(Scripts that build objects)
=====

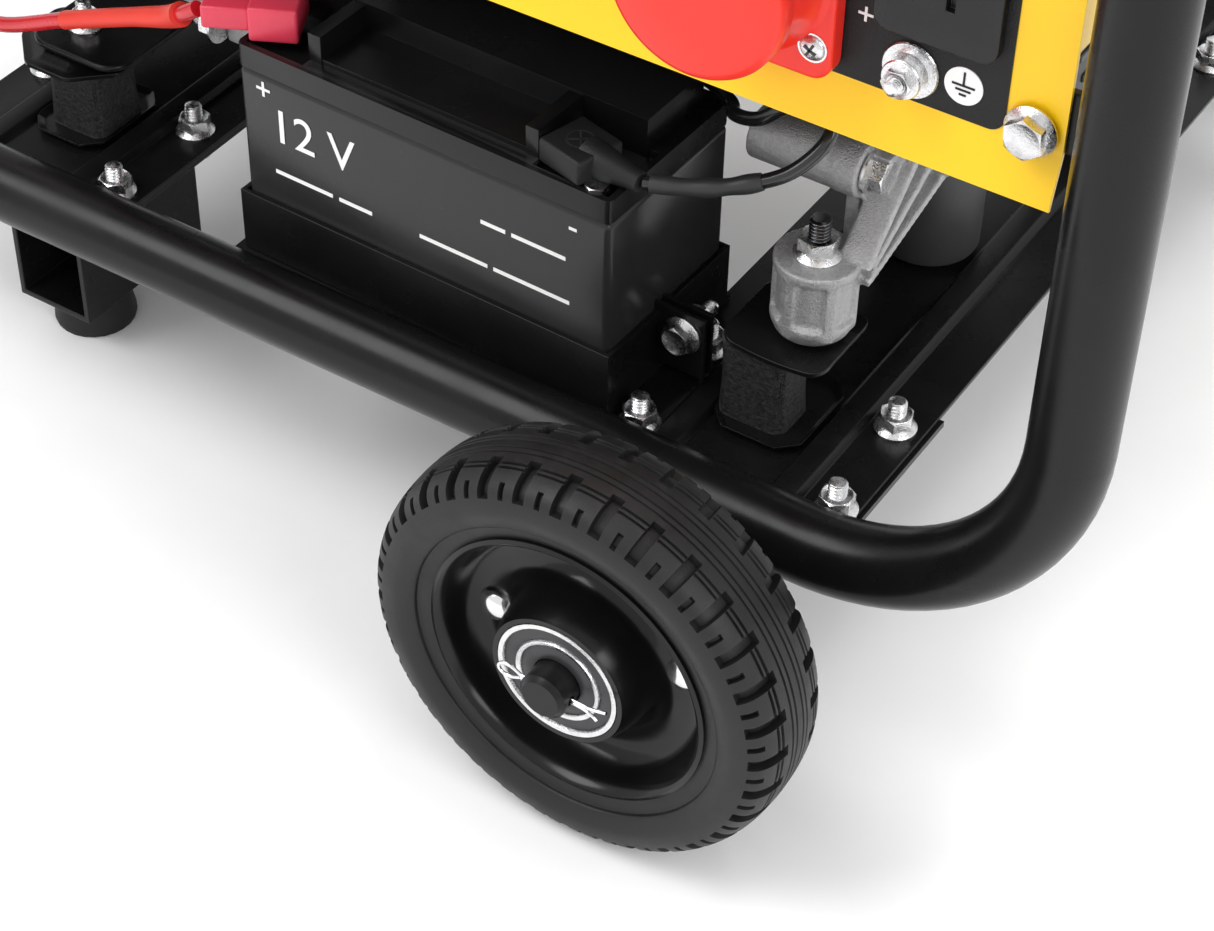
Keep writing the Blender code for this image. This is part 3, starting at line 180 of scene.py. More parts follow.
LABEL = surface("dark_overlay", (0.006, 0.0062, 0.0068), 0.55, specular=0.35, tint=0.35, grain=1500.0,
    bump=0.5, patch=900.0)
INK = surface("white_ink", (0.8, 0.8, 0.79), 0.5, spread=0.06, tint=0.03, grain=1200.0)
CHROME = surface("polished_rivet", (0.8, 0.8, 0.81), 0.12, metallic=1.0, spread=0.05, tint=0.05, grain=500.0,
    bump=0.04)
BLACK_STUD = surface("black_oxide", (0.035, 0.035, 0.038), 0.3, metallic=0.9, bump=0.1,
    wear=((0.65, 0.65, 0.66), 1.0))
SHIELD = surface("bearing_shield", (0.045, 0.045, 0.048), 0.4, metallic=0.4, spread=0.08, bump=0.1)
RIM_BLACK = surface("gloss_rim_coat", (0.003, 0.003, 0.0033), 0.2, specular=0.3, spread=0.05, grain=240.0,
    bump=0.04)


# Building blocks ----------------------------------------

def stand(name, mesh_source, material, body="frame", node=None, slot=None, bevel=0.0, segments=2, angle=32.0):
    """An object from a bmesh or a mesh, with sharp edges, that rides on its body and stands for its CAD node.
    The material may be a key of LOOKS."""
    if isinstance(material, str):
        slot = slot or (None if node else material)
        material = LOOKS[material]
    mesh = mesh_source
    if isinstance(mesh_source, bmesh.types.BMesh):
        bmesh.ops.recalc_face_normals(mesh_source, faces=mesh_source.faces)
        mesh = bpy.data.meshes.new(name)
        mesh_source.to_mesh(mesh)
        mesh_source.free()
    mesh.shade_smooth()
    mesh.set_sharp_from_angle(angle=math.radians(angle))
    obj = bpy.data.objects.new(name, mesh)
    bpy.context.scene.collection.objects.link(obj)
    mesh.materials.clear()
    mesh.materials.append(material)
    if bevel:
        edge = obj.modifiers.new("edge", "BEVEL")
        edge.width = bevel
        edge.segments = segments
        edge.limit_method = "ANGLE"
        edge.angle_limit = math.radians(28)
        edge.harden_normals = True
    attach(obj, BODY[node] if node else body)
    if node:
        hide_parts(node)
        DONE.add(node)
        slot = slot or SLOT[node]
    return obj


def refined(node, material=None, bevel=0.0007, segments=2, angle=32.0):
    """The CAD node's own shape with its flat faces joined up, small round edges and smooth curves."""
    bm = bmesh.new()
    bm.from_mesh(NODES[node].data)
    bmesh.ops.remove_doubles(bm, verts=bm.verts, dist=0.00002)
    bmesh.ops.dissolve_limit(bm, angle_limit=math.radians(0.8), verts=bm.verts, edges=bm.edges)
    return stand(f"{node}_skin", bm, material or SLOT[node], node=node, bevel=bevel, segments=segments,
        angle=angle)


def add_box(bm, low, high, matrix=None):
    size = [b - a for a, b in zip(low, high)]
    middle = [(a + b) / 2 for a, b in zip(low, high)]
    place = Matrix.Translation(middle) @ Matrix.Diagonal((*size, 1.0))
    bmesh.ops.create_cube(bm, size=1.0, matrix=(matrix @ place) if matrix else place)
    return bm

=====

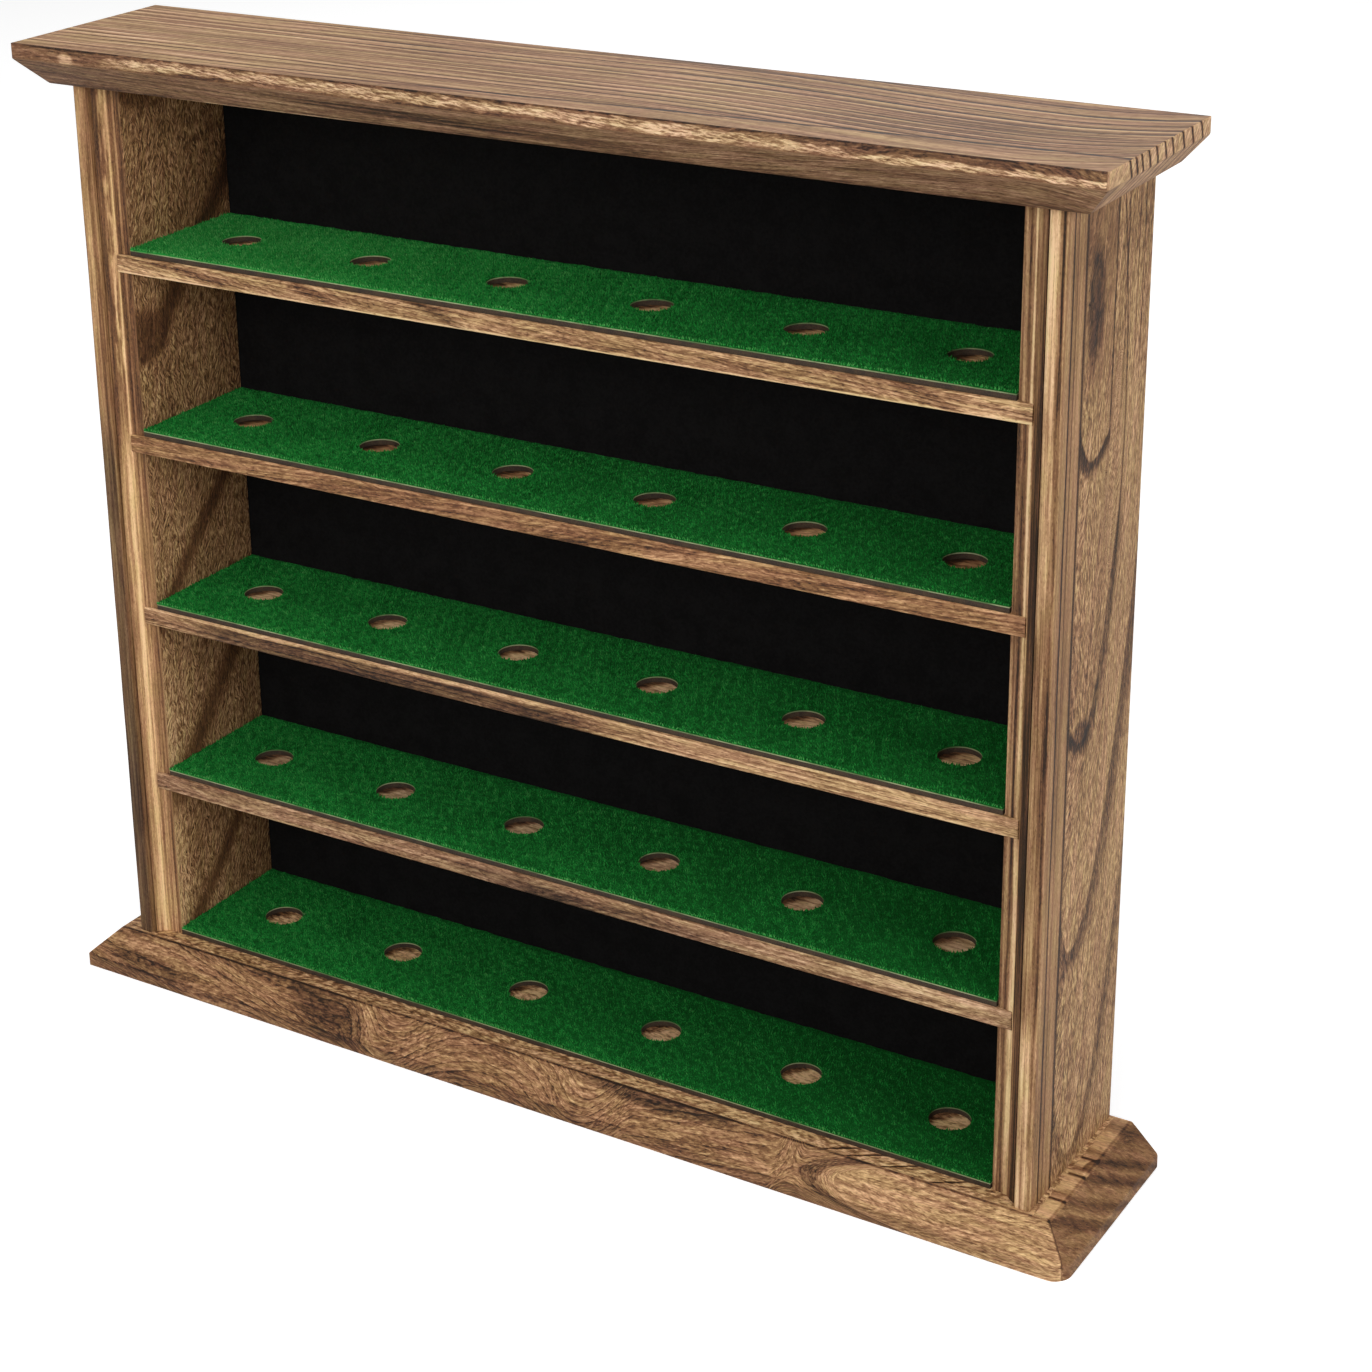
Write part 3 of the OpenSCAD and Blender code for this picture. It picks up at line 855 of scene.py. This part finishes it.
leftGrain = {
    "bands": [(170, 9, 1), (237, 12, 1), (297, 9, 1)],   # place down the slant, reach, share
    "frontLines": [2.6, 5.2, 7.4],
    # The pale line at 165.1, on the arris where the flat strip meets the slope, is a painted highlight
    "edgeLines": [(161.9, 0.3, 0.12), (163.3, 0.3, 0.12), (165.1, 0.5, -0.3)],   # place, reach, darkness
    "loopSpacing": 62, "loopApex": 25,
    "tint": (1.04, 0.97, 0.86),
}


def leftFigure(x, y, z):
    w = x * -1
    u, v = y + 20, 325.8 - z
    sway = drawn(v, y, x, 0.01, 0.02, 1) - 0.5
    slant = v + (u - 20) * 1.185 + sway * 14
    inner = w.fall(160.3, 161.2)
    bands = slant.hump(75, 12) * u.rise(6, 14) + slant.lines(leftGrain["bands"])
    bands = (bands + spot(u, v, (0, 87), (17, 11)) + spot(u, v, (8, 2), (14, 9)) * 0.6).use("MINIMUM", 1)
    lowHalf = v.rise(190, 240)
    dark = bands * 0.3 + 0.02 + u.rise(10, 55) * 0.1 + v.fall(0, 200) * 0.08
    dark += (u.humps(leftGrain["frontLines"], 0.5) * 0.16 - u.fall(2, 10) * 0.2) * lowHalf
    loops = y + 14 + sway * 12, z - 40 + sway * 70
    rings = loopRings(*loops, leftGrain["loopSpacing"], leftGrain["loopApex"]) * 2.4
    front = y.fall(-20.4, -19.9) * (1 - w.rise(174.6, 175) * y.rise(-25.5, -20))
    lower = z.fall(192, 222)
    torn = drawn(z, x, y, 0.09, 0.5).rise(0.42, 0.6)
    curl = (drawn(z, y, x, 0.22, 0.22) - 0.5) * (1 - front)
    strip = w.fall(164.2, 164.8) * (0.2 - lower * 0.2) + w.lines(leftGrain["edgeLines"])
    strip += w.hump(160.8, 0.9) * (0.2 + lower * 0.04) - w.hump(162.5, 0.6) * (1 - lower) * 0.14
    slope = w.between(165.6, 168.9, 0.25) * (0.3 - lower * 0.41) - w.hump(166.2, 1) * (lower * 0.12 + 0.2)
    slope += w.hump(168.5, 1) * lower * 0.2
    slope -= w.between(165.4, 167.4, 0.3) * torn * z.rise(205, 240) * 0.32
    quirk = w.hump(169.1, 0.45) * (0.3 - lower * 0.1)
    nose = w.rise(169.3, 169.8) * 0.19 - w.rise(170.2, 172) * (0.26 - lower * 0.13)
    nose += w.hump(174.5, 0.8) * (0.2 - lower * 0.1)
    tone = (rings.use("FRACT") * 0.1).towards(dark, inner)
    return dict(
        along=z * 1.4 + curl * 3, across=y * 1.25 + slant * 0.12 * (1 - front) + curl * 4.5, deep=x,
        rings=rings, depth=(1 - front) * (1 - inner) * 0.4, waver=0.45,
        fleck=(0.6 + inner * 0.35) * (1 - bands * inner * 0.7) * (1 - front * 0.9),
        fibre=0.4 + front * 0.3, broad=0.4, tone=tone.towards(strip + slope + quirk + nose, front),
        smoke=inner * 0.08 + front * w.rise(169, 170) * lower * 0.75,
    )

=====

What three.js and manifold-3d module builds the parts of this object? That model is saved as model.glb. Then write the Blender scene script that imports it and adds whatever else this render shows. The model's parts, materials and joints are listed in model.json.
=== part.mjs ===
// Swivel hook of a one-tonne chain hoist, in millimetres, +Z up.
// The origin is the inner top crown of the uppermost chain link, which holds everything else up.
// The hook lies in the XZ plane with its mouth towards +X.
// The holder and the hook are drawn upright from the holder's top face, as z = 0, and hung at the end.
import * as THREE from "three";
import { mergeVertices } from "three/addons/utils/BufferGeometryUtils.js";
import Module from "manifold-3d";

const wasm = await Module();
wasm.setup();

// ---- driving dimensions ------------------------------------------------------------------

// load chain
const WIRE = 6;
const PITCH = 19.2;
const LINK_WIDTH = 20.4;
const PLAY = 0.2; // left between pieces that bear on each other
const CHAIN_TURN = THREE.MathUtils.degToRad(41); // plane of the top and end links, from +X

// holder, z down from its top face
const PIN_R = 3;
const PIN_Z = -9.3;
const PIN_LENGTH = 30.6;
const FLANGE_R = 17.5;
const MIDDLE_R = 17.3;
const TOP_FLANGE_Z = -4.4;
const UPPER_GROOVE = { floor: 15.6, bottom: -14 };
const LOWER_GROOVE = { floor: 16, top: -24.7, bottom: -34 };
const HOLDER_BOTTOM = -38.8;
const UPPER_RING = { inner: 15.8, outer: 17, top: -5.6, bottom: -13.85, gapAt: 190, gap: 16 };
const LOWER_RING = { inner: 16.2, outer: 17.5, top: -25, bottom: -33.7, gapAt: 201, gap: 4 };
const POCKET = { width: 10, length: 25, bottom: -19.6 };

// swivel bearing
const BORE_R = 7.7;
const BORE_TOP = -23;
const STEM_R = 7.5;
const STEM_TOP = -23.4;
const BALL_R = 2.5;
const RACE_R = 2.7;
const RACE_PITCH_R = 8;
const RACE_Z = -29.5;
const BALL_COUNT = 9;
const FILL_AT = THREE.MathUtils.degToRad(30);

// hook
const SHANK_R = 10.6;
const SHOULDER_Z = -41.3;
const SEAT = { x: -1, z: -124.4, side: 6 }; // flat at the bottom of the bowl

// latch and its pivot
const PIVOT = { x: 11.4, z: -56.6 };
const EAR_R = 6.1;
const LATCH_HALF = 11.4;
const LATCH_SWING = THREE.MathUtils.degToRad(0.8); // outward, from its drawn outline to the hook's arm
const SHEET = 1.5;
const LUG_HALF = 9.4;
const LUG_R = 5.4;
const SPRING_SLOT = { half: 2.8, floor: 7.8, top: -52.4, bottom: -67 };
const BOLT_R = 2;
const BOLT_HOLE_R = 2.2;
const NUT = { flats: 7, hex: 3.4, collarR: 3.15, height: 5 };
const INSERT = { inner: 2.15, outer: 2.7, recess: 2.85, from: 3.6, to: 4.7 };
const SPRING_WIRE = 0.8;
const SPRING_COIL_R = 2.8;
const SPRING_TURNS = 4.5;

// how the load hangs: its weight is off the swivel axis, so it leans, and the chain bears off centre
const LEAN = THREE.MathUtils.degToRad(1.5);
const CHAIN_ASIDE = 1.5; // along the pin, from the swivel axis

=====

> [Task requirements]: Only the lines from the line with "hide_parts(node)" to the line with "angle=angle)", inclusive, are to be printed, exactly as they appear.

> [Exercise result]:
        hide_parts(node)
        DONE.add(node)
        slot = slot or SLOT[node]
    return obj


def refined(node, material=None, bevel=0.0007, segments=2, angle=32.0):
    """The CAD node's own shape with its flat faces joined up, small round edges and smooth curves."""
    bm = bmesh.new()
    bm.from_mesh(NODES[node].data)
    bmesh.ops.remove_doubles(bm, verts=bm.verts, dist=0.00002)
    bmesh.ops.dissolve_limit(bm, angle_limit=math.radians(0.8), verts=bm.verts, edges=bm.edges)
    return stand(f"{node}_skin", bm, material or SLOT[node], node=node, bevel=bevel, segments=segments,
        angle=angle)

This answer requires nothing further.